Yes, among us ordinary pew warmers as well as either conservative or liberal scholars–maybe more often than we should. Nobody just accepts everything the bible says.
What’s another time when Christians should say NO, besides the war stories?
The Bible says literally that baptism with water and faith in Jesus are necessary for salvation. I can imagine an interpretation that leaves heaven’s door open to sincere non-believers, but perhaps here it’s better to just say NO. God’s love is for everyone, as other parts of the Bible plainly indicate.
Do you ever have to say YES, and do we all have to agree when, or is just wrestling with the Bible enough to make one a Christian?
To ignore the Bible or to treat it as just another piece of literature is to be something other than Christian or Jew. This is the first mandatory YES for a believer.
A lesson from the war stories
One final question: Is there anything about the war stories that we can say YES to? This gets at the reason why these stories are in the Bible–a real puzzle, but here’s my attempt at an answer.
In the Hebrew Bible God doesn’t always win. He has an especially difficult time getting his way with his own people. Just where it counts most God seems weakest. We need to rethink the entire idea of power. The Bible makes us think hard about power, along with other things in which we put a lot of stock. In the war stories it’s never human power that conquers. God wields all the power in the Bible stories. Still humans cling to their foolish ideas about their own power.

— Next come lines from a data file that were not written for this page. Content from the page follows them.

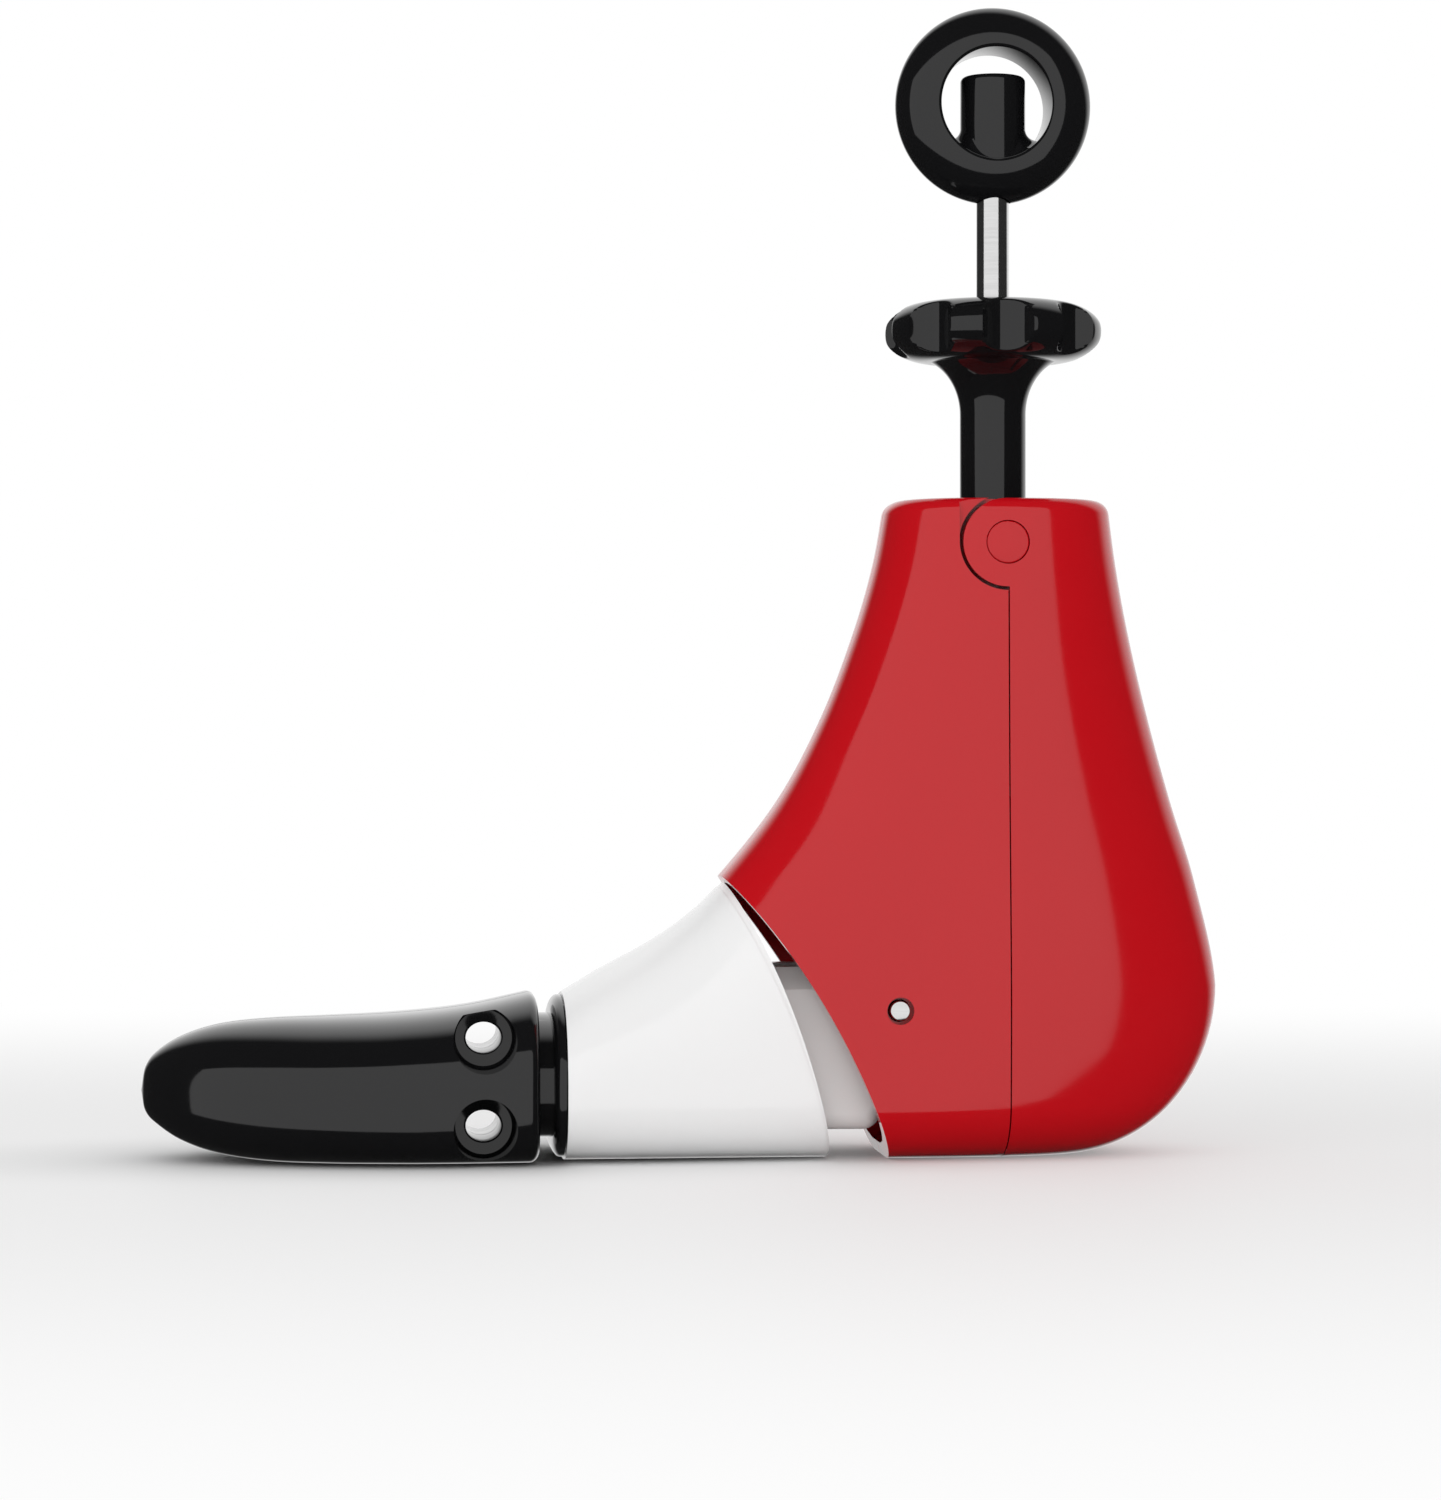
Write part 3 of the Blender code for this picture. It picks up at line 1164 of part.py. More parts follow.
def toe_half(name, side):
    """One swinging half of the black toe."""
    half = piece(name, loft(toe_rings(), tip=True), BLACK)
    cut(half, toe_core(side))
    near, far = sorted((side * TOE_PART, side * REACH))
    keep(half, cutter(f"toe_region_{side:+d}", box((-REACH, near, -REACH), (REACH, far, REACH))))
    pocket = loft([neck_ring(POCKET_FRONT_X, POCKET_CLEAR), neck_ring(TOE_BACK_X + EPS, POCKET_CLEAR)])
    cut(half, cutter(f"neck_pocket_{side:+d}", pocket))
    cut(half, cutter(f"lug_room_{side:+d}", box(
        (LUG_FRONT_X - LUG_ROOM, -LUG_HALF_Y - LUG_ROOM, NECK_FOOT), (NECK_FRONT_X, LUG_HALF_Y + LUG_ROOM, NECK_TOP))))
    cut(half, cutter(f"screw_channel_{side:+d}", rod_between(
        (TOE_HOLLOW_BACK - EPS, 0.0, SCREW_Z), (TOE_BACK_X, 0.0, SCREW_Z), SCREW_CHANNEL_R, 14)))
    cut(half, cutter(f"clip_room_{side:+d}", rod_between(
        (LUG_FRONT_X - SCREW_FLANGE - 2.0 * MM, 0.0, SCREW_Z), (TOE_BACK_X, 0.0, SCREW_Z),
        SCREW_CLIP_R + 0.8 * MM, 16)))
    cut(half, cutter(f"toe_pin_hole_{side:+d}", rod_between(
        (TOE_PIVOT_X, side * TOE_PIVOT_Y, -EPS), (TOE_PIVOT_X, side * TOE_PIVOT_Y, TOE_PIN_TOP + GAP),
        TOE_PIN_R + GAP, 12)))
    for index, z in enumerate(PLUG_ZS):
        cut(half, plug_hole(f"plug_hole_{index}_{side:+d}", side, z))
    return half


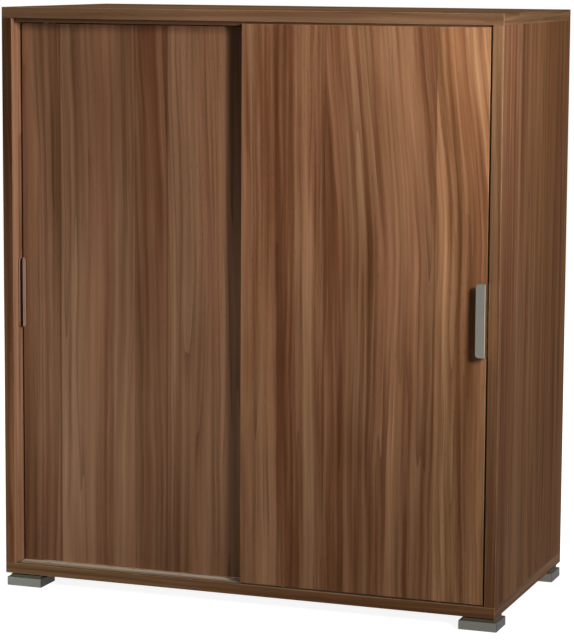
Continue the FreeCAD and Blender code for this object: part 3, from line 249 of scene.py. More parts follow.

War is the ultimate refusal on the part of human beings to recognize the truth about power, and biblical wars are no different, except for one thing. The Bible writers may not all have been clear about the moral use of power, but they were sure about the moral status of pride and self-sufficiency. They taught their country to attribute both their victories and their defeats to God. If the Bible insists on God’s power just where we imagine ourselves at our most powerful, then the real meaning must be that God is always acting. I think the correct response to the war stories is to say NO to the violence but YES to the ever-present activity of God and to what God is telling us about our pride.